By Tiffany O'Callaghan

Preliminary work in rats suggests that a hormone that promotes growth and repair in certain cells may be instrumental in the formation and retention of memories.

When researchers injected the protein, insulin-like growth factor II (IGF-II), directly into the hippocampus -- the region of the brain associated with episodic memory -- during a particular window after learning, it seemed to both enhance memory and enable it to persist for longer. The study is published online in Nature today.

"It was exciting to see that it was a memory enhancer," says Cristina Alberini, a neuroscientist at the Mount Sinai School of Medicine in New York who heads the lab leading the research. "There are not many factors that can enhance memory. It's much easier to disrupt memories than to enhance them."

Alberini chose to focus on IGF-II because, as a first step in this research, she and her colleagues identified it as one of the 'target' proteins of memory formation. After learning, the brain begins to synthesize proteins, kick-starting a chain of neurophysiological events that ultimately results in the consolidation of memory. Those initial proteins, known as conscription factors, regulate the production of secondary or target proteins that keep the chain going.

There are many gaps in our knowledge about IGF-II, but previous research has suggested that IGF-II receptors are concentrated in the hippocampus, and researchers have speculated that the expression of IGF-II in the brain is highest in this region. But to determine the exact role of IGF-II in memory consolidation, the researchers began by testing what happened when they blocked it.

Blocked shock

In an initial experiment, Alberini and her colleagues used a technique known as inhibitory-avoidance training. They put rats into a box in which one side was darkened. If the rats entered that side, they experienced a mild foot shock. After the training, the researchers found that levels of IGF-II in the hippocampus of the rats had risen. In a second experiment, to confirm that IGF-II was involved in memory consolidation after learning, they injected an IGF-II blocker into the rats' hippocampus. Later, when the rats were put into the box again, it was clear that they had no memory of the shock associated with the darker side.

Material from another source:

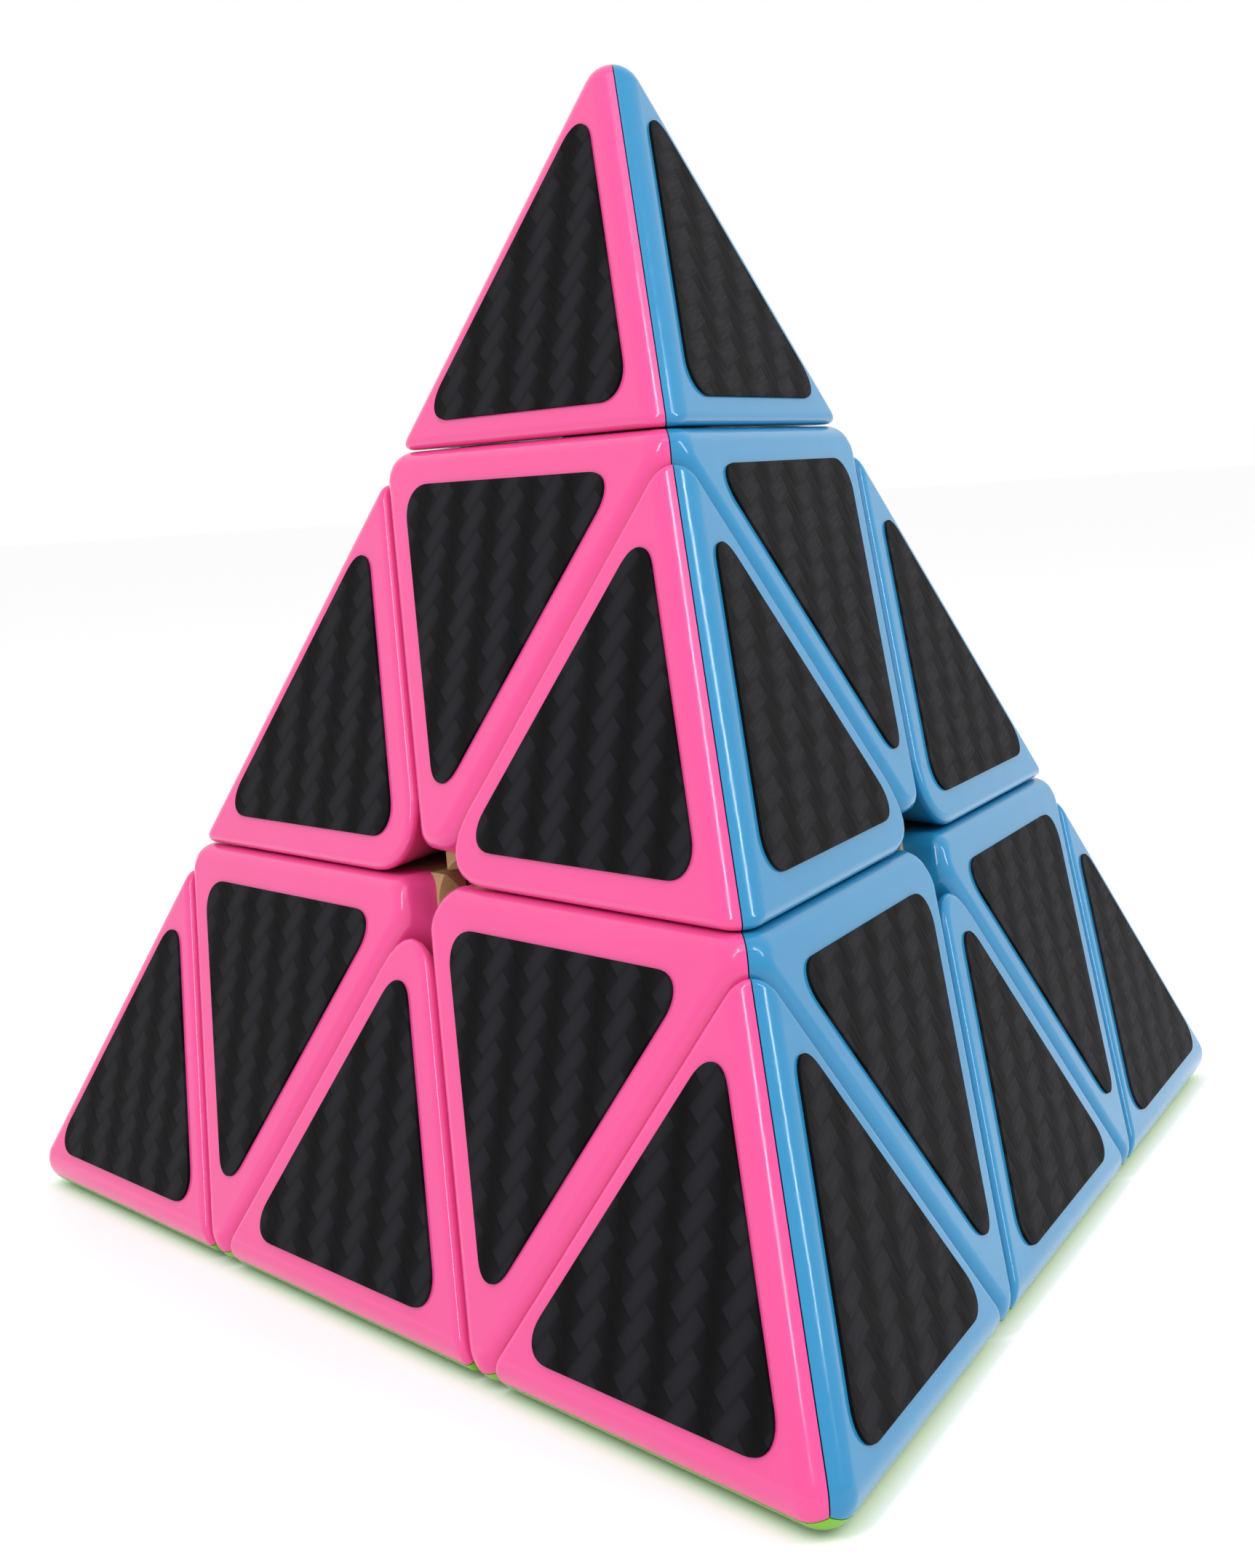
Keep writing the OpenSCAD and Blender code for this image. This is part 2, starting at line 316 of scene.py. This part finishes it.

This suggested that IGF-II is involved in memory consolidation. In subsequent experiments, the researchers did not disrupt the natural synthesis of IGF-II, and instead injected a further small dose of the growth factor into the hippocampus after the rats had gone through training. This time they found that the memory was not only enhanced -- the rats who had received the extra dose steered clear of the dark side for longer -- but also persisted for longer after the initial learning episode.

Li-Huei Tsai, a neuroscientist at the Massachusetts Institute of Technology in Cambridge and co-author of an accompanying commentary, points out that these observations are very preliminary, and that the precise way in which IGF-II enhances memory is not clear. Yet she lauds the promising findings that IGF-II is a "novel memory enhancer", and that this enhancement seems to have a "long-lasting effect".

What is exciting about these findings is that they could lead to interventions for memory-related disorders such as Alzheimer's disease or other types of dementia. Alberini points out that IGF-II can cross the blood-brain barrier, a physiological effect limiting which chemicals can enter the brain; in terms of clinical applications, that could be an advantage."The paper is very intriguing," says Ignacio Torres-Alemán, a neurobiologist at the Cajal Institute in Madrid. He says that he welcomes the insight into IGF-II. Research has focused heavily on insulin and insulin-like growth factor I (IGF-I), whereas IGF-II has been treated like the overlooked younger brother of the family, Torres-Alemán says. "From now on, we'll have to take IGF-II into account," he adds.

Among other things, concerns about a link between an influx of IGF-II and a potential increase in the risk of certain cancers would need to be addressed, and Tsai points out that direct injection into the hippocampus "is highly unlikely to happen in humans". But if future research in rats shows that other delivery methods -- such as nasal injection -- produce similar results, this could be the first step on a path to promising new interventions.